══ Supplied material ══
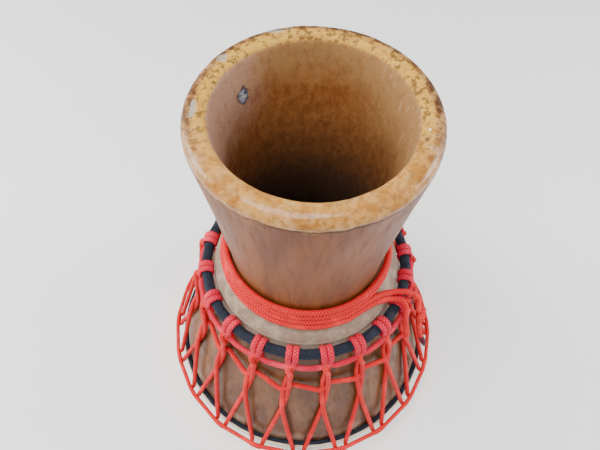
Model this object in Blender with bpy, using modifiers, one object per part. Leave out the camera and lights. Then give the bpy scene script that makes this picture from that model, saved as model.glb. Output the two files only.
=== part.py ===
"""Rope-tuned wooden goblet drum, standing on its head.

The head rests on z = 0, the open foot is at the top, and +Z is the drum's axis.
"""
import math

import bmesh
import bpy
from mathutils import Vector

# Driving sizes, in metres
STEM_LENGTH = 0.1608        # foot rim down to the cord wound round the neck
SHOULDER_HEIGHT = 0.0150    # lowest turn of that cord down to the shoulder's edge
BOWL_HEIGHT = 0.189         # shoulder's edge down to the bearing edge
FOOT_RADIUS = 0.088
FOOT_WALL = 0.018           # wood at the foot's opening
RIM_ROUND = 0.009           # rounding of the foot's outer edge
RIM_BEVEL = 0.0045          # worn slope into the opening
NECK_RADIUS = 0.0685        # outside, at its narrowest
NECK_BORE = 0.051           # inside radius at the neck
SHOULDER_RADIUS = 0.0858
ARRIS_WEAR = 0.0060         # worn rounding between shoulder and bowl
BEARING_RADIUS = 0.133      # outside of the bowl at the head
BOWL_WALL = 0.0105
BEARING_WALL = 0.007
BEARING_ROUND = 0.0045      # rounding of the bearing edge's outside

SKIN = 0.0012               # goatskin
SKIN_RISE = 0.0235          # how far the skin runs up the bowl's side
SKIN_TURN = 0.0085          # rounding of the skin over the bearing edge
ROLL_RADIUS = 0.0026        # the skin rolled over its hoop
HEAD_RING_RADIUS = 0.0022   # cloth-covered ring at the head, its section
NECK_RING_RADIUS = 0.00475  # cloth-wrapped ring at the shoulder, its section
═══
What the task asks » Identify lines with the string "that". Copy each one.

Task solution »
Model this object in Blender with bpy, using modifiers, one object per part. Leave out the camera and lights. Then give the bpy scene script that makes this picture from that model, saved as model.glb. Output the two files only.
SHOULDER_HEIGHT = 0.0150    # lowest turn of that cord down to the shoulder's edge